- _Provided material_:
====================

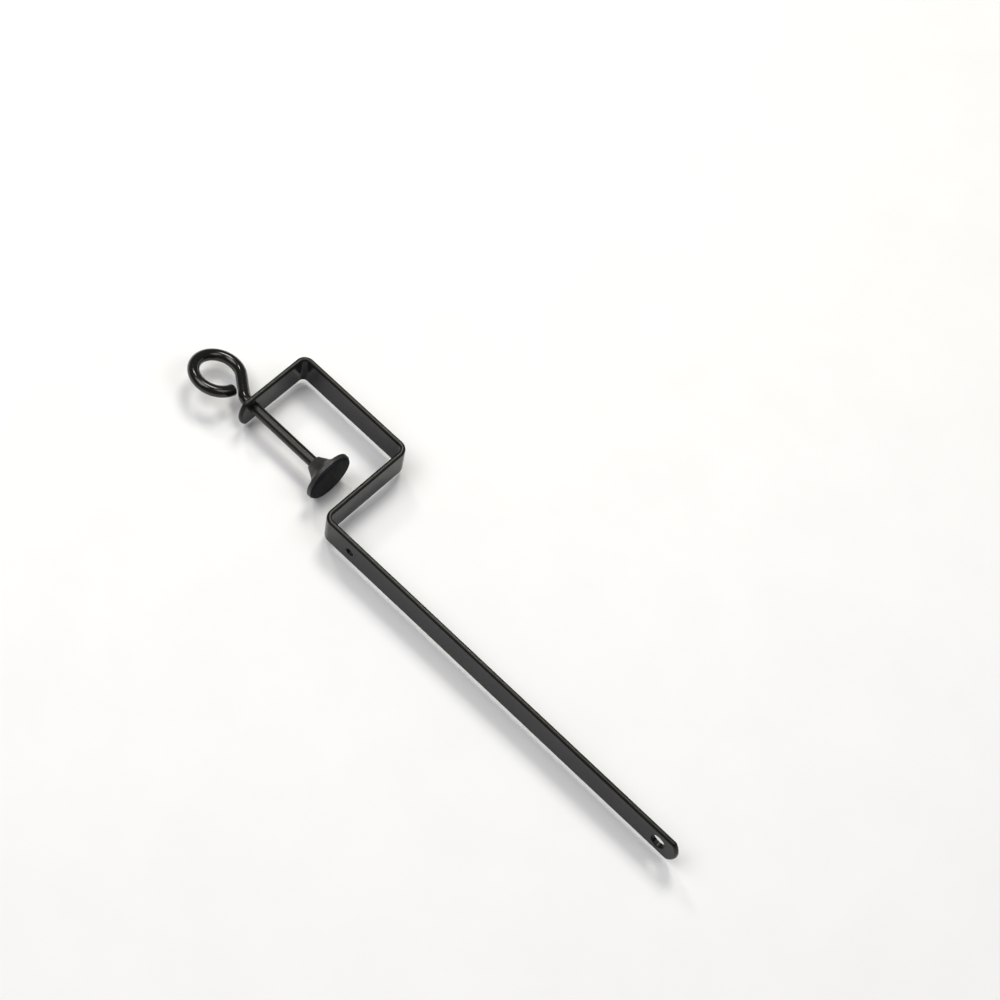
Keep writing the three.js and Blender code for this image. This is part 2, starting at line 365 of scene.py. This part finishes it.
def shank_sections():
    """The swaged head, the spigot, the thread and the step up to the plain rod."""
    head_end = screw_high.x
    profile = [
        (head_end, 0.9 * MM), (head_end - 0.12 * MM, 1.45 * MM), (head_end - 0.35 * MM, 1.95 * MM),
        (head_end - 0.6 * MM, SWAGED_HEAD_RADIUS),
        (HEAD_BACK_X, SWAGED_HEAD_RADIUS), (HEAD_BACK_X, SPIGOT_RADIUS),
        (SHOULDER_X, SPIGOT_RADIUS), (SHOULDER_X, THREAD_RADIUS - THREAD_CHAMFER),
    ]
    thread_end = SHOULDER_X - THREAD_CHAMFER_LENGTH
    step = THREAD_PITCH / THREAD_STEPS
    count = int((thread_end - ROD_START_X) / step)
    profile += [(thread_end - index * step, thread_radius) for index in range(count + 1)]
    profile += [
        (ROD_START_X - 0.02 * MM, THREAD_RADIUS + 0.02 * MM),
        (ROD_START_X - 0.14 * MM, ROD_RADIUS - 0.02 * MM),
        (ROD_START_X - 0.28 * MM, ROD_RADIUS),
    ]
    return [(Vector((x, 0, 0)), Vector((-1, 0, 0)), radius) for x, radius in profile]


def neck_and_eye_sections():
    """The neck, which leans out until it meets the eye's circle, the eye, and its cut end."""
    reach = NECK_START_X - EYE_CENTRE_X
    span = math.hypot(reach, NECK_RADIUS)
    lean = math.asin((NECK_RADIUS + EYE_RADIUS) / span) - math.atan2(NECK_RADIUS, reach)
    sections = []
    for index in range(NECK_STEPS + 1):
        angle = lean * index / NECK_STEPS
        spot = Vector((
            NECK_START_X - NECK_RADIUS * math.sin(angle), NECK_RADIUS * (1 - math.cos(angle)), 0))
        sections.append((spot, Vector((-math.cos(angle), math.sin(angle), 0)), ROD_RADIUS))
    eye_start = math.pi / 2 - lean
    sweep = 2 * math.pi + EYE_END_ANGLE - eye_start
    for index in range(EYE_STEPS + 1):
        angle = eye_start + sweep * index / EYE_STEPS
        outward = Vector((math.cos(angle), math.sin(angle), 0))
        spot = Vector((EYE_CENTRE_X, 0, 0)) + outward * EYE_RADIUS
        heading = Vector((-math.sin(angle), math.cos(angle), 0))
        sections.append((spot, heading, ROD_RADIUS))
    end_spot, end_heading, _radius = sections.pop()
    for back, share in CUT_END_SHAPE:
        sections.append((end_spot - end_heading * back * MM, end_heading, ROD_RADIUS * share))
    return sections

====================

- _Written request_: Give again, word for word, the lines of the listing, starting at its first line and ending with the line containing "return [(Vector((x, 0, 0)), Vector((-1, 0, 0)), radius)".

- _Answer for this exercise_:
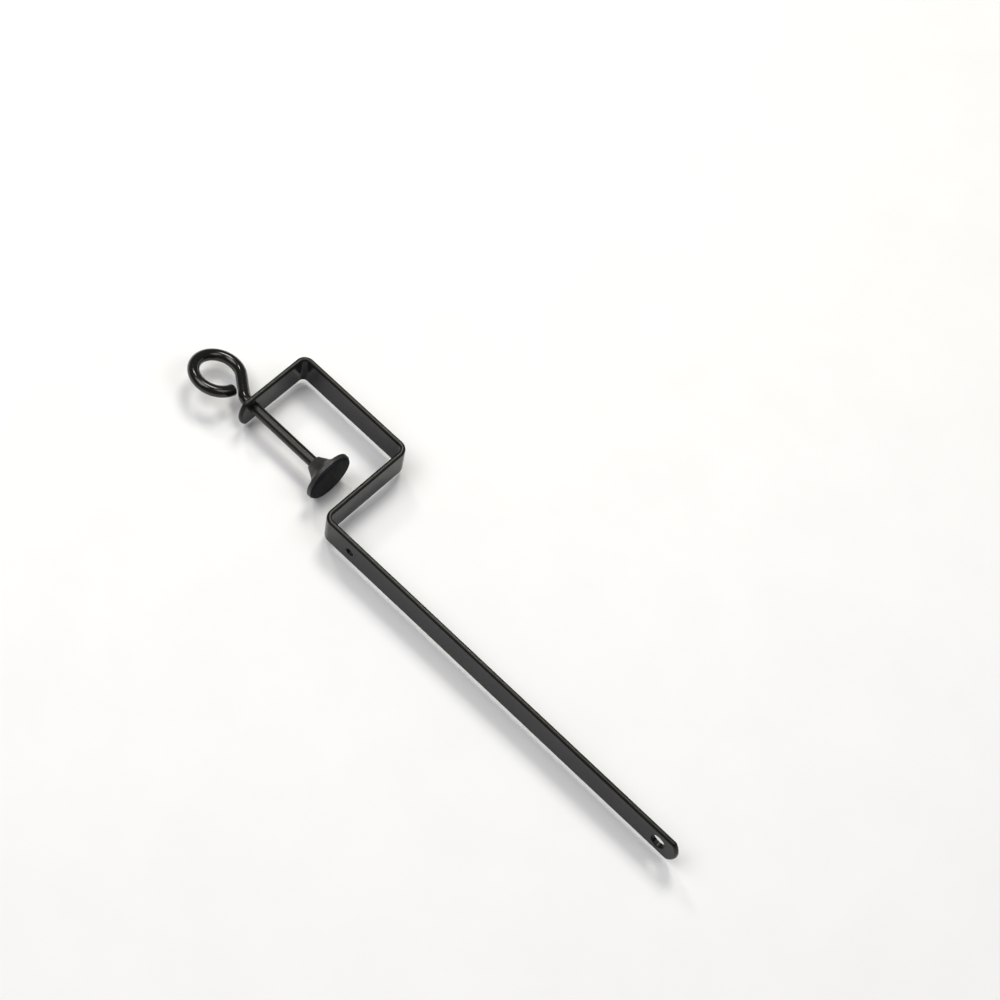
Keep writing the three.js and Blender code for this image. This is part 2, starting at line 365 of scene.py. This part finishes it.
def shank_sections():
    """The swaged head, the spigot, the thread and the step up to the plain rod."""
    head_end = screw_high.x
    profile = [
        (head_end, 0.9 * MM), (head_end - 0.12 * MM, 1.45 * MM), (head_end - 0.35 * MM, 1.95 * MM),
        (head_end - 0.6 * MM, SWAGED_HEAD_RADIUS),
        (HEAD_BACK_X, SWAGED_HEAD_RADIUS), (HEAD_BACK_X, SPIGOT_RADIUS),
        (SHOULDER_X, SPIGOT_RADIUS), (SHOULDER_X, THREAD_RADIUS - THREAD_CHAMFER),
    ]
    thread_end = SHOULDER_X - THREAD_CHAMFER_LENGTH
    step = THREAD_PITCH / THREAD_STEPS
    count = int((thread_end - ROD_START_X) / step)
    profile += [(thread_end - index * step, thread_radius) for index in range(count + 1)]
    profile += [
        (ROD_START_X - 0.02 * MM, THREAD_RADIUS + 0.02 * MM),
        (ROD_START_X - 0.14 * MM, ROD_RADIUS - 0.02 * MM),
        (ROD_START_X - 0.28 * MM, ROD_RADIUS),
    ]
    return [(Vector((x, 0, 0)), Vector((-1, 0, 0)), radius) for x, radius in profile]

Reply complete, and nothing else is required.